_TASK TO CARRY OUT_: Reproduce verbatim the lines up to and including the one with "the inks of", starting from the first.

_PROVIDED DATA_:
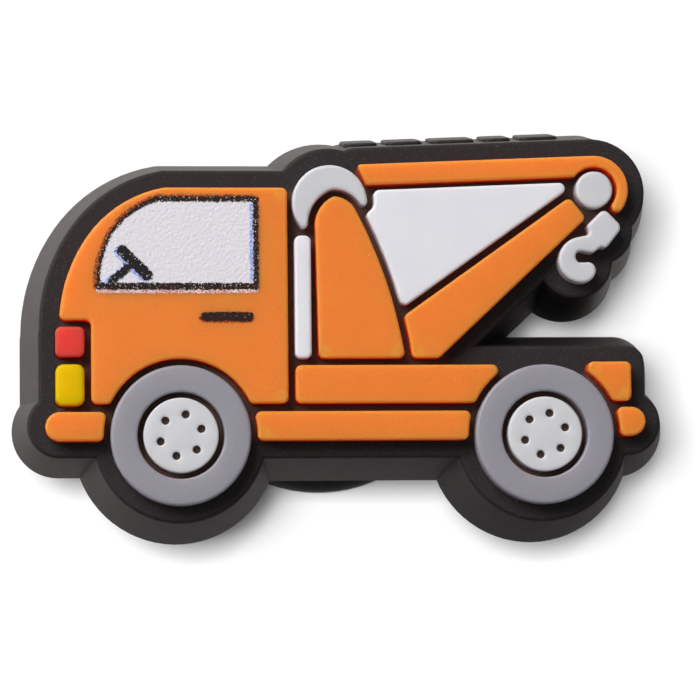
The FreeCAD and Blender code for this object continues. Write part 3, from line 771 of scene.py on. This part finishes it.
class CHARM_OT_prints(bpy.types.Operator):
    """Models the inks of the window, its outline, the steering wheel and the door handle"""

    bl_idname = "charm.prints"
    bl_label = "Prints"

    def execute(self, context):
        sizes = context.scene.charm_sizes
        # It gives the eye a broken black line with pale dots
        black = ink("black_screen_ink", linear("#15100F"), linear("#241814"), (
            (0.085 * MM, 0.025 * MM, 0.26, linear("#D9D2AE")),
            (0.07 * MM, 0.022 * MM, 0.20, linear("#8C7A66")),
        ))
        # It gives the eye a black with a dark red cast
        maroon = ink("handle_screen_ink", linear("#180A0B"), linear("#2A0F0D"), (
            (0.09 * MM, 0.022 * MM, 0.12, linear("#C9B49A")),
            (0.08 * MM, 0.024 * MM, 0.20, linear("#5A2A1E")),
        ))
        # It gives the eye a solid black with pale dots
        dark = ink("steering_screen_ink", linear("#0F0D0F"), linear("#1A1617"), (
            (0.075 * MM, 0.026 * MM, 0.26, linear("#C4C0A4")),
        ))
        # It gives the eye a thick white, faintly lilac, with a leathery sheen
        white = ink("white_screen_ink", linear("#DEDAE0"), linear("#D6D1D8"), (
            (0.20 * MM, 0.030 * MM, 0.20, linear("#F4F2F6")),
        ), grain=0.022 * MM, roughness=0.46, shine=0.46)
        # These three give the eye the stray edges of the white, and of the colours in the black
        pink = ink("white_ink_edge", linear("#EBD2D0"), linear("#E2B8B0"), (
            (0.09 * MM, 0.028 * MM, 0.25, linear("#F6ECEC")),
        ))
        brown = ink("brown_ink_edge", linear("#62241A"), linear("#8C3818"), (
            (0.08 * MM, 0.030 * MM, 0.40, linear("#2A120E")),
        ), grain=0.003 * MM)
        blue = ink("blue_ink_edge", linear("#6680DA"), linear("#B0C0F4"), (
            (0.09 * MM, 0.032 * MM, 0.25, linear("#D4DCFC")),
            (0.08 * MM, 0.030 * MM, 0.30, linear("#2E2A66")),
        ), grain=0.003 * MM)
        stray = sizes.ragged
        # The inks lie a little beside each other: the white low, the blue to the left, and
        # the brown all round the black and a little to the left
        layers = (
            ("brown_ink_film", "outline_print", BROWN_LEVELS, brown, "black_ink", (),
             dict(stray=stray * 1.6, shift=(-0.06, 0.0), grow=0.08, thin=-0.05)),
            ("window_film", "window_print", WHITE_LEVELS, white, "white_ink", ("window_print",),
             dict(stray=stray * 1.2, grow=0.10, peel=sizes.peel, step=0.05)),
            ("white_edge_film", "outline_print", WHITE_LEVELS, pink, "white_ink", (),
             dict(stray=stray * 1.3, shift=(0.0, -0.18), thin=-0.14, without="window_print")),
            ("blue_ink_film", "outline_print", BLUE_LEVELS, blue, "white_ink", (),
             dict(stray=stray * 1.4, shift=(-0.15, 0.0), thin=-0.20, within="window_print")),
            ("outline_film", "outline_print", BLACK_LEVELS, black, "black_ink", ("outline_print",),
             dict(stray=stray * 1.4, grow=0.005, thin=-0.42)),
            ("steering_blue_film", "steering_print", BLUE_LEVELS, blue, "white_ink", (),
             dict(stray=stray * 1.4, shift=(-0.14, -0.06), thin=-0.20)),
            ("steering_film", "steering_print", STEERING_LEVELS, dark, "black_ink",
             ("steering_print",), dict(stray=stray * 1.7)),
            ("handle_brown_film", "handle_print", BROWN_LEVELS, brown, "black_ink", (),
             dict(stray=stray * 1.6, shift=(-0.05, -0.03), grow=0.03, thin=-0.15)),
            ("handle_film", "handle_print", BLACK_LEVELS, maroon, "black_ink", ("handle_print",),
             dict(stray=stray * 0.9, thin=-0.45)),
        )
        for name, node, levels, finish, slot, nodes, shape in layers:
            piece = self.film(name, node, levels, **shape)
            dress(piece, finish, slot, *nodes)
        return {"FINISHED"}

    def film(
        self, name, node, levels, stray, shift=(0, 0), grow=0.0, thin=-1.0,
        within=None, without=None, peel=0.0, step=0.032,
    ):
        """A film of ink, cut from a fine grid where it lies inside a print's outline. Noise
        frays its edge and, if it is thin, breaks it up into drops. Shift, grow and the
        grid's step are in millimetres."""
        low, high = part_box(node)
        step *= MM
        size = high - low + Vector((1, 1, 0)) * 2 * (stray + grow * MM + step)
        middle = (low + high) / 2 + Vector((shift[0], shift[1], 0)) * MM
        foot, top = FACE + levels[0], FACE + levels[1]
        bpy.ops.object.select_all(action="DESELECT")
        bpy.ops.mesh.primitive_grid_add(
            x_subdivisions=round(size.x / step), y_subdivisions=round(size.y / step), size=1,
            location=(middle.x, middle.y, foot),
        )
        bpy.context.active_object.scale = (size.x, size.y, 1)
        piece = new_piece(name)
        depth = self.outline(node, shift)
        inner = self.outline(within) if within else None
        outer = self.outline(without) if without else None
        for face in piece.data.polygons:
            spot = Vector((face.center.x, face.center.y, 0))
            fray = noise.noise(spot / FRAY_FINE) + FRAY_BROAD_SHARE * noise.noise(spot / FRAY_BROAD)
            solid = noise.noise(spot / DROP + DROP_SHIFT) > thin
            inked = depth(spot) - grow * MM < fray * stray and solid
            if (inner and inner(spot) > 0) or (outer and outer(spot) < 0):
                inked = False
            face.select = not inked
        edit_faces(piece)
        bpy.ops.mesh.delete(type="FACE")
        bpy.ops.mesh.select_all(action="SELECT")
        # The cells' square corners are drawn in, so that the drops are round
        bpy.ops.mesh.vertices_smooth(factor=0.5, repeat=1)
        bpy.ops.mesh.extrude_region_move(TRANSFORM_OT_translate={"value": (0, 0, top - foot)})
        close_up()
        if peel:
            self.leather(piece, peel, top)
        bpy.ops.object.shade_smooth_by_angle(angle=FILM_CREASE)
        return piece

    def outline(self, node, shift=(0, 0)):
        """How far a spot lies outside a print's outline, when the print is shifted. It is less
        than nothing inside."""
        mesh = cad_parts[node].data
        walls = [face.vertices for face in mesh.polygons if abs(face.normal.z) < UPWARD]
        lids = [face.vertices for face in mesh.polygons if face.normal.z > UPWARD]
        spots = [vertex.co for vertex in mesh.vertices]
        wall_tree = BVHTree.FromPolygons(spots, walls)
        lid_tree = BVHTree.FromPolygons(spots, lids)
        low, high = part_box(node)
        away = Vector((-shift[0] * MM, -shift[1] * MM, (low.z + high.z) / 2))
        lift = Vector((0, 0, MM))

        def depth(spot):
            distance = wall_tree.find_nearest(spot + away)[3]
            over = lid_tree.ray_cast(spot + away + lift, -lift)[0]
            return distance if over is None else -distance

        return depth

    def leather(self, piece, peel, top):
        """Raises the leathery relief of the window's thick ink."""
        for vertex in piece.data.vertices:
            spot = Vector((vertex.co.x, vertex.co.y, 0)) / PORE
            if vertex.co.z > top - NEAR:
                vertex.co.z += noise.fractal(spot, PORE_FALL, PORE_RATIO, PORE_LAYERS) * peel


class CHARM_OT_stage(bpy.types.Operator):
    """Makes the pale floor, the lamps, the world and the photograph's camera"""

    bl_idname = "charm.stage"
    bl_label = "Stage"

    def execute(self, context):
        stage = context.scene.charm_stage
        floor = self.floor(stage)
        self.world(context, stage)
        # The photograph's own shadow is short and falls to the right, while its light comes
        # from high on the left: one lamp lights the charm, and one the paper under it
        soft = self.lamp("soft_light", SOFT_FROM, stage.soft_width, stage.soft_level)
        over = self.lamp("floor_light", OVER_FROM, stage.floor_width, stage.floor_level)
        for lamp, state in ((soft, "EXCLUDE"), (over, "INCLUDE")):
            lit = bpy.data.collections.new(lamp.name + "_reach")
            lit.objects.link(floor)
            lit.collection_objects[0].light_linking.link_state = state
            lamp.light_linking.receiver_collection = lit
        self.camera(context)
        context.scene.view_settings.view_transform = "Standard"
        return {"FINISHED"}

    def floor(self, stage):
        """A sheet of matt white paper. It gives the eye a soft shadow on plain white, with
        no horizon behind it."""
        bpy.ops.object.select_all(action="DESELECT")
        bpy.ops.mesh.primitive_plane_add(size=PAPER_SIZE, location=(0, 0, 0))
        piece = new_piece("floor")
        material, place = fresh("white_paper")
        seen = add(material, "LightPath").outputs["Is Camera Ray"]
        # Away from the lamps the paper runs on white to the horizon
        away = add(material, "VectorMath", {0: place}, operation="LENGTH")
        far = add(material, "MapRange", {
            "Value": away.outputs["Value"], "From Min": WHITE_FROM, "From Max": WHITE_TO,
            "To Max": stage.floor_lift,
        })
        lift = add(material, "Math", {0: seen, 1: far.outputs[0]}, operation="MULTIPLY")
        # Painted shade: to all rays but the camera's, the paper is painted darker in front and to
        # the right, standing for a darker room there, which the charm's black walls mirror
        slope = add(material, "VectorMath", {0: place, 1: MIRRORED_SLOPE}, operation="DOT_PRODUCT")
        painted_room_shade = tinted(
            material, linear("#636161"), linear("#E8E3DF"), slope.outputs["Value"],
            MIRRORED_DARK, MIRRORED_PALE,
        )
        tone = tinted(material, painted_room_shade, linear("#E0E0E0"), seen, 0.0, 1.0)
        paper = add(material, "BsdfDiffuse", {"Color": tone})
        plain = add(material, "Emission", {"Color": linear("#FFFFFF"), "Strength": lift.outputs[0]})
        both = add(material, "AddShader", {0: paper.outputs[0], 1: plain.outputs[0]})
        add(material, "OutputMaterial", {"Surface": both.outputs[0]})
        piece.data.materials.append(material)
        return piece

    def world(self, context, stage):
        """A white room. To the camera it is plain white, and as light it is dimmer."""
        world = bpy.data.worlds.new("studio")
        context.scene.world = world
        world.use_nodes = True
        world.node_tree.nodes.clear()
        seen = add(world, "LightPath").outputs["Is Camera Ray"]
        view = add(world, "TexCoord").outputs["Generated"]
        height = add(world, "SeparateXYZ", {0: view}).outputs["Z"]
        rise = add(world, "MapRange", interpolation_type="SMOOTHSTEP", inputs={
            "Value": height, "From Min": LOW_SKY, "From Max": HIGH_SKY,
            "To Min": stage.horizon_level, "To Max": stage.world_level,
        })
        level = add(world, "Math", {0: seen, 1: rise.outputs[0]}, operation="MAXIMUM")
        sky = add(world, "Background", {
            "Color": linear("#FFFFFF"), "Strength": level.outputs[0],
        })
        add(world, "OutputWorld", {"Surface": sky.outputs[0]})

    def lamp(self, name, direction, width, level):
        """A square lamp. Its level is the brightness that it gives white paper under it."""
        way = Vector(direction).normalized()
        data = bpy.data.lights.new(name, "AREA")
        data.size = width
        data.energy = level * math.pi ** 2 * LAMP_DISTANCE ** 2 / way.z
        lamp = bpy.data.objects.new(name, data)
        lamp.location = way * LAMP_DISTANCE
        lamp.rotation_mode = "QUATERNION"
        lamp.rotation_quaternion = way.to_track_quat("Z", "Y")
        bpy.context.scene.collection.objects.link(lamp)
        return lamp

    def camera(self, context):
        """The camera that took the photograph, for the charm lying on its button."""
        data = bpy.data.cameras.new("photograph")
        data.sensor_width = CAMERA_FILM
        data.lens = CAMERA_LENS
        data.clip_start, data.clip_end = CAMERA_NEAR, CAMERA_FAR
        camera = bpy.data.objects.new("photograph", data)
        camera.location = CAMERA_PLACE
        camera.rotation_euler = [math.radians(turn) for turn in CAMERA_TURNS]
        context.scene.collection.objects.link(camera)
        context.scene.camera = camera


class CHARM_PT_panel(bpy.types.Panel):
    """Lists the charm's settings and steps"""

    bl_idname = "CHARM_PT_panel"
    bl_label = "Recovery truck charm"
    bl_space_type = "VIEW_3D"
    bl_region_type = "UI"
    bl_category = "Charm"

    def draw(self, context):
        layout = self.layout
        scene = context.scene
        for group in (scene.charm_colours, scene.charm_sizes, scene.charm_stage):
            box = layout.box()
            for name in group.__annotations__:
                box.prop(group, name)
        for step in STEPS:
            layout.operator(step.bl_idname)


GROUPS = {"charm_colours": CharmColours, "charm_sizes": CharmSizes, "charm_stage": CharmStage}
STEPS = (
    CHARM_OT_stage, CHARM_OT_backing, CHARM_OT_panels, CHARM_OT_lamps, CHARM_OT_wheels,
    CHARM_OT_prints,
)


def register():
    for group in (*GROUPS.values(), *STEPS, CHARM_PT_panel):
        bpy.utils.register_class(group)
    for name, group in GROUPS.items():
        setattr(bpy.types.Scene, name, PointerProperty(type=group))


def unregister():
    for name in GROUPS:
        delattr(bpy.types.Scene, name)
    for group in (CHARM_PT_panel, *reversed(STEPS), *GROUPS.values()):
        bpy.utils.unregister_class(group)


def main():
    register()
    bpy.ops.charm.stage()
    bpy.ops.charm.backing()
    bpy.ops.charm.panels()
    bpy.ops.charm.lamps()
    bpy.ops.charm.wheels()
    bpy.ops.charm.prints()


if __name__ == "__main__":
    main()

_EXPECTED ANSWER_:
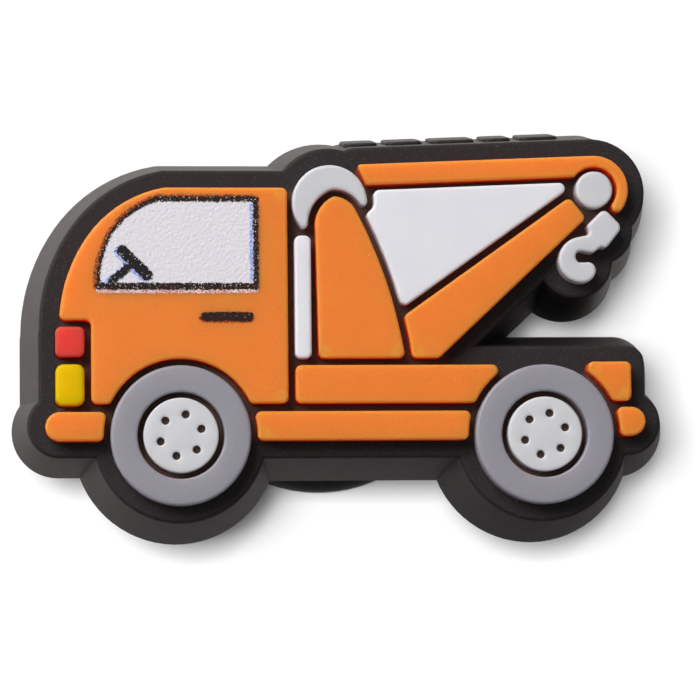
The FreeCAD and Blender code for this object continues. Write part 3, from line 771 of scene.py on. This part finishes it.
class CHARM_OT_prints(bpy.types.Operator):
    """Models the inks of the window, its outline, the steering wheel and the door handle"""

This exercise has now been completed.